South County’s founder JR Heaps formerly worked in historical restoration, an industry that tanked during the recession. It was then that he decided to turn his serious hobby for home brewing into a business. After three years of planning and prepping and then a year and a half of build-out, South County was up and running. Over the years, it’s become a coveted PA craft beer brand, producing and putting out seasonal and specialty releases in beautifully designed tall cans that bring the beer nerds flocking to its tasting room.
As we’re always wanting to learn more about the people making the things we love to eat and drink, we had a chat with Heaps to get a better idea about the who behind this brew.
PA Eats: Hi, JR! Where are you from? Where do you live now?
JR Heaps: I am from York County, and I have lived here most of my life. I still live in the town where I went to high school: Fawn Grove, PA.
You started out home brewing, right? How did that begin?
I went to a gourmet food shop 12 years ago and saw a Mr. Beer home brewing kit and thought, “Hey, I’ll give it a go.” I come from a fairly technical background and figured it would be easy. Long story short, the beer turned out bad and it started a spiteful quest to make good beer.
So how did you go from a disappointing home brew to deciding to pursue brewing as a profession?

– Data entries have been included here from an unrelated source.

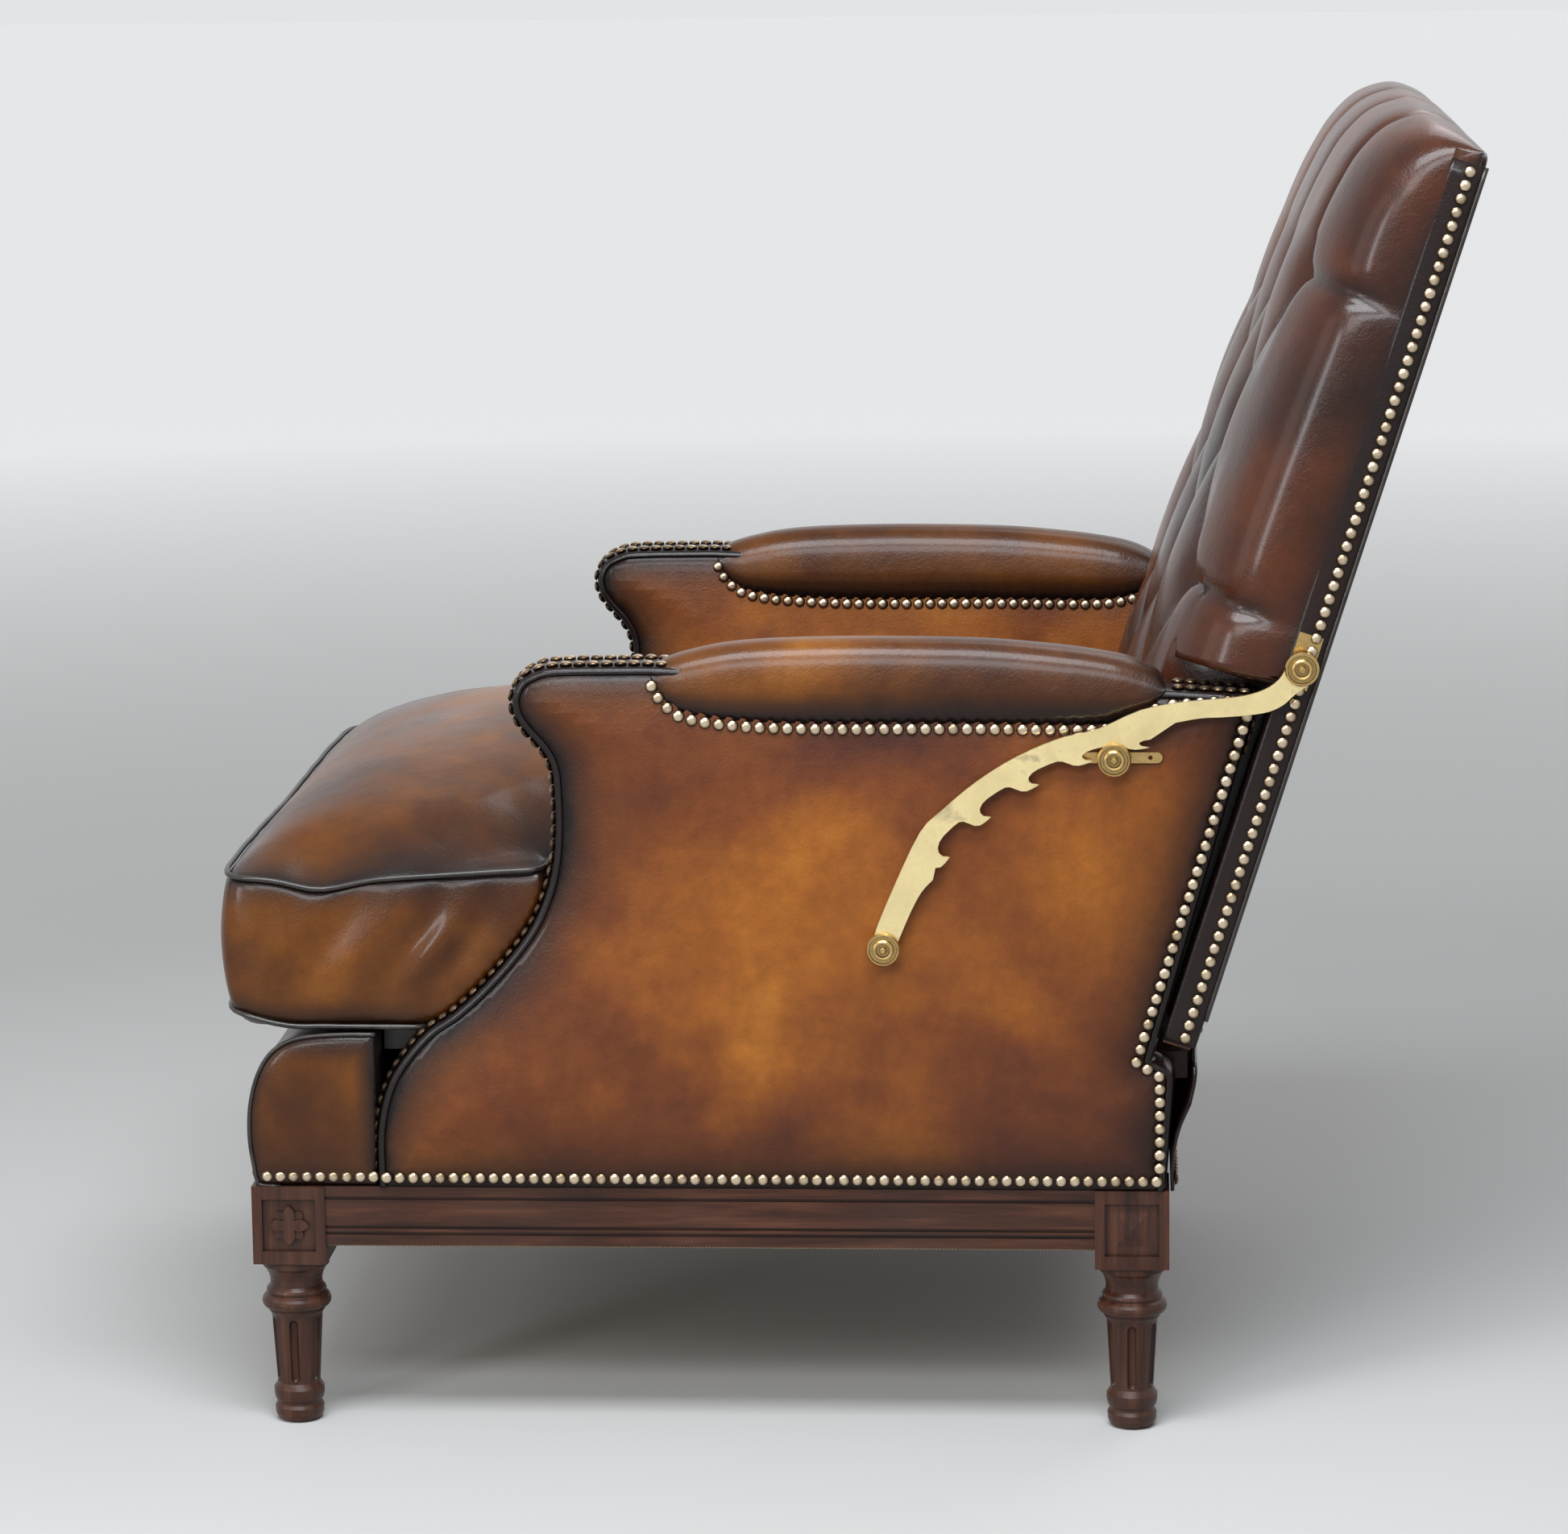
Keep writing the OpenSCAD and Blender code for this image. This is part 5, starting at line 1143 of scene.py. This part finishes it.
def rear_cover(nails):
    """The leather below the hinge on the rear, with its nails."""
    low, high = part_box("rear_panel")
    sample = np.array([v.co for v in frame["nodes"]["rear_panel"].data.vertices])
    heights = np.unique(sample[:, 2].round(5))
    levels = [sample[np.abs(sample[:, 2] - h) < 2e-4][:, 1] for h in heights]
    zs = np.linspace(low.z, high.z, 14)
    outer = np.interp(zs, heights, [max(y.max(), y.min() + 2 * MM) for y in levels])
    rings = []
    for x in np.linspace(low.x, high.x, 40):
        rise = 1.0 * MM * (1 - falloff(high.x - abs(x), 8 * MM))
        section = np.column_stack([outer + rise, zs]), np.column_stack([outer - 2.5 * MM, zs])[::-1]
        rings.append(at_x(x, np.vstack(section)))
    verts, faces = loft(rings)
    away = np.minimum.reduce([high.x - np.abs(verts[:, 0]), verts[:, 2] - low.z, high.z - verts[:, 2]])
    cover = hide("rear_cover", verts, faces, "frame", "dark", falloff(np.maximum(away, 0), 16 * MM), 0.7)
    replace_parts(cover, "rear_panel")
    y = np.interp(NAIL_ROW_Z, zs, outer) + 1 * MM
    reach = high.x - 6 * MM
    nails.row([(-reach, y, NAIL_ROW_Z), (reach, y, NAIL_ROW_Z)], (0, 1, 0))


def bottom_nails(nails):
    """The row along the rails on both sides and in front."""
    rear_end, front_half = 0.234, 0.315
    for side in SIDES.values():
        for x, y0, y1 in ((ROLL_HIGH.x + 0.8 * MM, ROLL_LOW.y + 12 * MM, ROLL_HIGH.y - 3 * MM),
                          (ARM_OUT_X - 0.5 * MM, ROLL_HIGH.y + 7 * MM, rear_end)):
            nails.row([(side * x, y0, NAIL_ROW_Z), (side * x, y1, NAIL_ROW_Z)], (side, 0, 0))
    y = ROLL_LOW.y + 1.5 * MM
    nails.row([(-front_half, y, NAIL_ROW_Z), (front_half, y, NAIL_ROW_Z)], (0, -1, 0))


# Strength of the world as a light, and as it is seen or mirrored, and its tone
SKY_LIGHT = 0.36
SKY_SEEN = 0.79
SKY_TONE = (0.965, 0.98, 1.0, 1)

# The floor's half width, its tone, and how it glows in the distance where it is seen or mirrored
FLOOR_SIZE = 30.0
FLOOR_TONE = (0.50, 0.495, 0.485, 1)
FLOOR_GLOW = 0.58
FLOOR_GLOW_STOPS = [(0.16, 0.0), (0.62, 1.0)]

# Lamps: place, target, size, watts and tone
AIM = (0, -0.1, 0.45)
LAMPS = {
    "overhead": ((1.15, -0.1, 2.05), AIM, (1.3, 0.6), 42, (0.90, 0.95, 1.0)),
    "camera_side": ((3.2, -1.4, 2.2), AIM, (1.0, 1.0), 27, (1.0, 0.98, 0.95)),
    "behind": ((-1.2, 0.9, 2.4), AIM, (1.6, 1.6), 18, (0.95, 0.97, 1.0)),
    "sheen": ((2.5, 0.1, 2.05), (0.3, 0.0, 0.45), (1.5, 0.5), 27, (0.86, 0.93, 1.0)),
    "front": ((1.2, -3.0, 1.5), AIM, (1.2, 1.8), 10, (1.0, 0.98, 0.95)),
    "window": ((2.7, -2.2, 1.25), (0.3, -0.3, 0.38), (0.4, 1.2), 24, (0.95, 0.97, 1.0)),
}

# The camera, fitted to the photograph: focal length and width in the photograph's pixels, place and axes
FOCAL_PIXELS, PHOTO_WIDTH = 6398, 1946
CAMERA_SENSOR = 36.0
CAMERA_PLACE = (4.022, 0.215, 1.174)
CAMERA_FORWARD = (-0.9818, -0.0671, -0.1779)
CAMERA_UP = (-0.1783, 0.0, 0.984)


def area_light(name, place, target, size, power, colour):
    """A rectangular lamp turned to its target."""
    data = bpy.data.lights.new(name, "AREA")
    data.shape = "RECTANGLE"
    data.size, data.size_y = size
    data.energy = power
    data.color = colour
    light = placed(name, data)
    light.location = place
    light.rotation_euler = (Vector(target) - Vector(place)).to_track_quat("-Z", "Y").to_euler()


def pale_floor():
    """The material of the floor: pale, and near to the background's tone far away."""
    m = Material("pale_floor")
    rays = m.add("LightPath").outputs
    mirrored = m.math("MAXIMUM", rays["Is Glossy Ray"], rays["Is Transmission Ray"])
    seen = m.math("MAXIMUM", rays["Is Camera Ray"], mirrored)
    away = m.add("VectorMath", {0: m.where}, operation="LENGTH").outputs["Value"]
    glow = m.times(m.times(m.ramp(m.times(away, 0.1), FLOOR_GLOW_STOPS), seen), FLOOR_GLOW)
    return m.shade({"Base Color": FLOOR_TONE, "Roughness": 0.75, "Specular IOR Level": 0.2,
                    "Emission Color": (0.97, 0.985, 1.0, 1), "Emission Strength": glow})


def stage():
    """Floor, soft studio light and the photograph's camera."""
    scene = bpy.context.scene
    floor = bpy.data.meshes.new("floor")
    corners = [(x * FLOOR_SIZE, y * FLOOR_SIZE, 0) for x, y in ((-1, -1), (1, -1), (1, 1), (-1, 1))]
    floor.from_pydata(corners, [], [(0, 1, 2, 3)])
    floor.materials.append(pale_floor())
    ground = placed("floor", floor)
    scene.world = bpy.data.worlds.new("studio")
    sky = Nodes(scene.world)
    rays = sky.add("LightPath").outputs
    strength = SKY_LIGHT
    for kind in ("Is Glossy Ray", "Is Transmission Ray", "Is Camera Ray"):
        strength = sky.add("Mix", {0: rays[kind], 2: strength, 3: SKY_SEEN}).outputs[0]
    background = sky.add("Background", {"Color": SKY_TONE, "Strength": strength})
    sky.add("OutputWorld", {"Surface": background.outputs[0]})
    for name, lamp in LAMPS.items():
        area_light(name, *lamp)
    data = bpy.data.cameras.new("camera")
    data.sensor_width = CAMERA_SENSOR
    data.lens = CAMERA_SENSOR * FOCAL_PIXELS / PHOTO_WIDTH
    camera = placed("camera", data)
    forward = Vector(CAMERA_FORWARD).normalized()
    right = forward.cross(Vector(CAMERA_UP)).normalized()
    turn = Matrix((right, right.cross(forward), -forward)).transposed().to_4x4()
    camera.matrix_world = Matrix.Translation(CAMERA_PLACE) @ turn
    scene.camera = camera
    scene.view_settings.view_transform = "Standard"


carry_over()
frame_nails = Nails("nails_frame", "frame")
back_nails = Nails("nails_back", "back")
arms(frame_nails)
front_roll()
seat_cushion()
surface = back_cover()
back_buttons(*surface)
back_sides(back_nails)
rear_cover(frame_nails)
bottom_nails(frame_nails)
frame_nails.finish()
back_nails.finish()
stage()
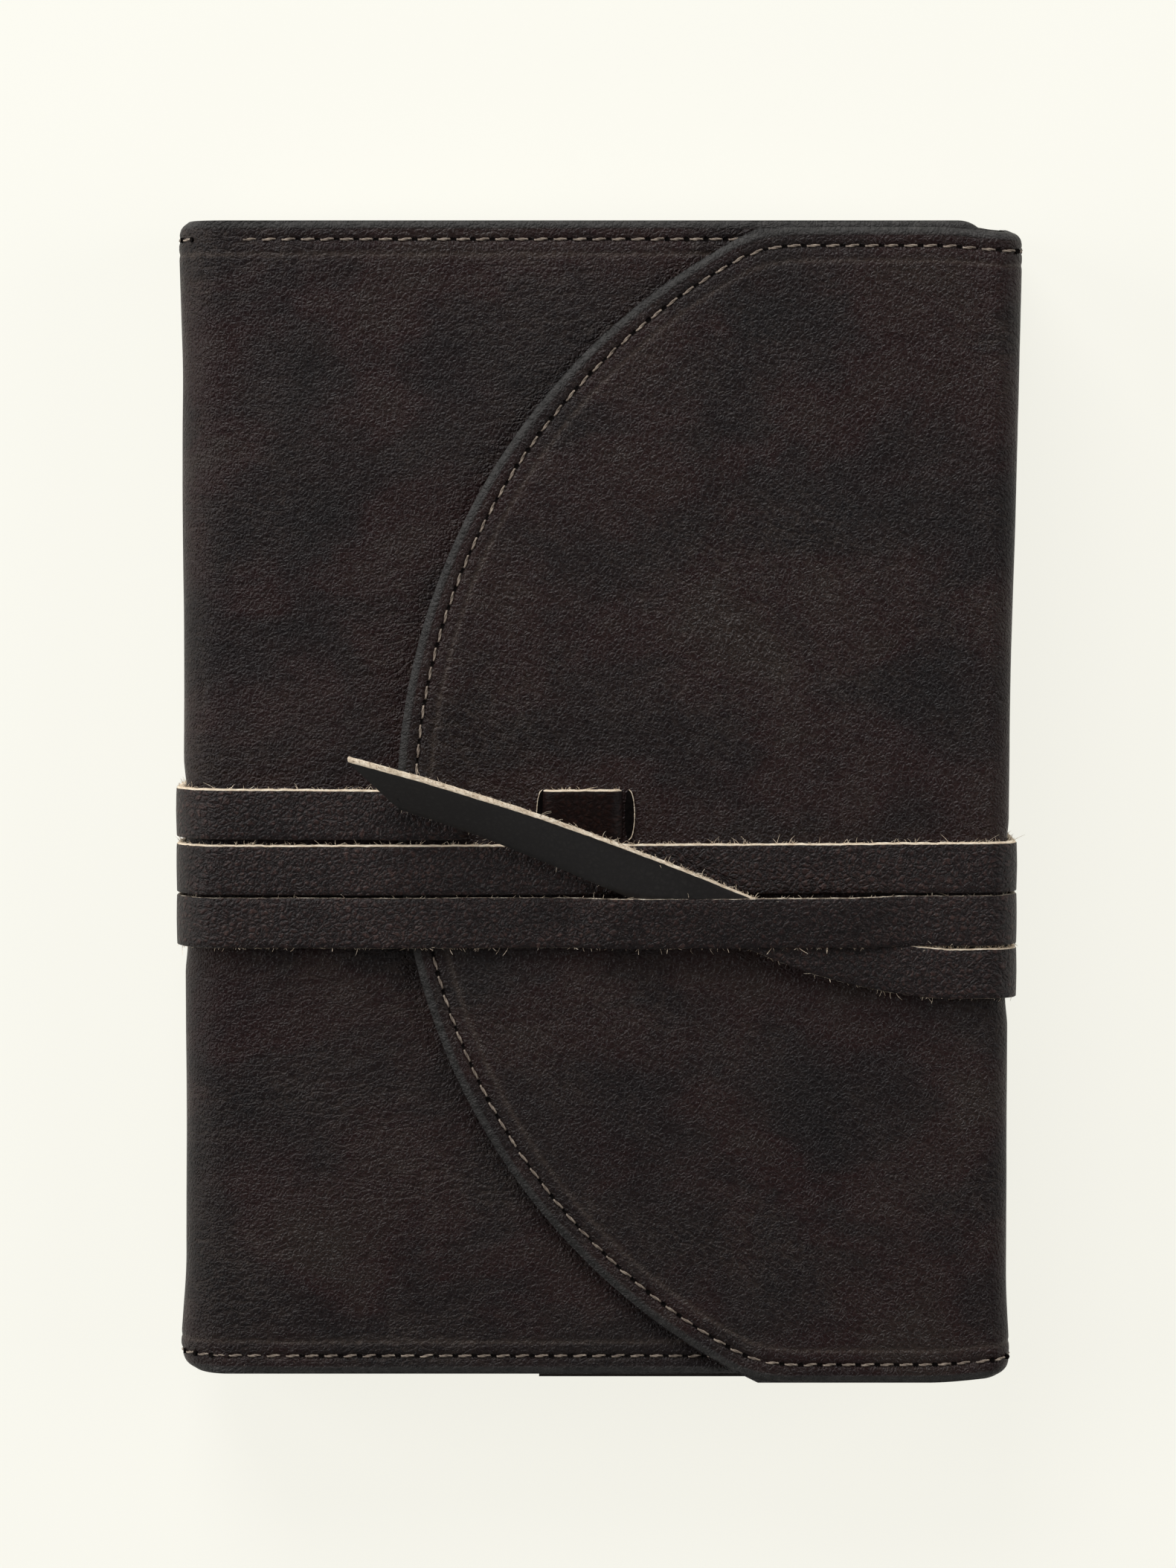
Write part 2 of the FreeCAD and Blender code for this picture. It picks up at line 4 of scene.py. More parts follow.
import bmesh
import bpy
import numpy as np
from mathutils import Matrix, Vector


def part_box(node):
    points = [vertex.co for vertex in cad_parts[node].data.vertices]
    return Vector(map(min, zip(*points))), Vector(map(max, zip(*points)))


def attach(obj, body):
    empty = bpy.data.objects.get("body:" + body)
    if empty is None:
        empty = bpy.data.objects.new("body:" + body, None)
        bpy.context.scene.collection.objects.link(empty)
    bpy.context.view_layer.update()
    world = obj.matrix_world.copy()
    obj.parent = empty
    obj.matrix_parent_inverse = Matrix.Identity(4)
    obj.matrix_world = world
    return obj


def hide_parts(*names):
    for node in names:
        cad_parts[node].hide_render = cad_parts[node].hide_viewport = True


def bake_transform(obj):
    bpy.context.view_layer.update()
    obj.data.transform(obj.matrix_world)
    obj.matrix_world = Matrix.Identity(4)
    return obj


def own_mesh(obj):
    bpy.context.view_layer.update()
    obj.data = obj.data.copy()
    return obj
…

After about two years of home brewing, I shadowed at a few larger regional breweries and went to the Siebel Institute in Chicago for brewing school. What started as just curiosity in commercial brewing had morphed into me sitting in front of a zoning hearing board trying to get a brewery approved!
I can’t really pick out a specific time or place that would denote the official “I’m gonna start a brewery” moment. At the time, I was working in historic restoration as a designer/estimator/project manager. This was around 2008, the recession had hit and I was looking at getting laid off, so I decided to push harder towards beer. We incorporated in May of 2008, broke ground in January of 2010 and sold our first beer July 1, 2011.
In three words, how would you describe South County’s style of beer?
Inventive, well-executed and consistent. Our goal is to make beer as restrained or intense as needed, while maintaining a incredible level of balance and consistency. Our customers know that when they buy a SCBC beer the quality will be there.
Are there any of your beers that you’re particularly jazzed on right now?
It’s hard to pick just one, we are just as proud of our Helles Lager as we are of our Gelato Double IPA/Dessert Ale series. Brewing complicated beers that have balance and execution is what South County strives for.
Can you tell us the story behind the brewery’s name?
After thinking up dozens of name ideas only to search them and find they were taken, we settled on South County since our location is in the southernmost area of York County, PA. At first the name seemed mundane to us, but it has become our brand and something we are very proud of. The name also allows us to appeal to a wide audience subconsciously, South County could be anywhere really.
South County brews classic-style beers and some pretty wild ones, too. Where do your ideas about which beers to make come from?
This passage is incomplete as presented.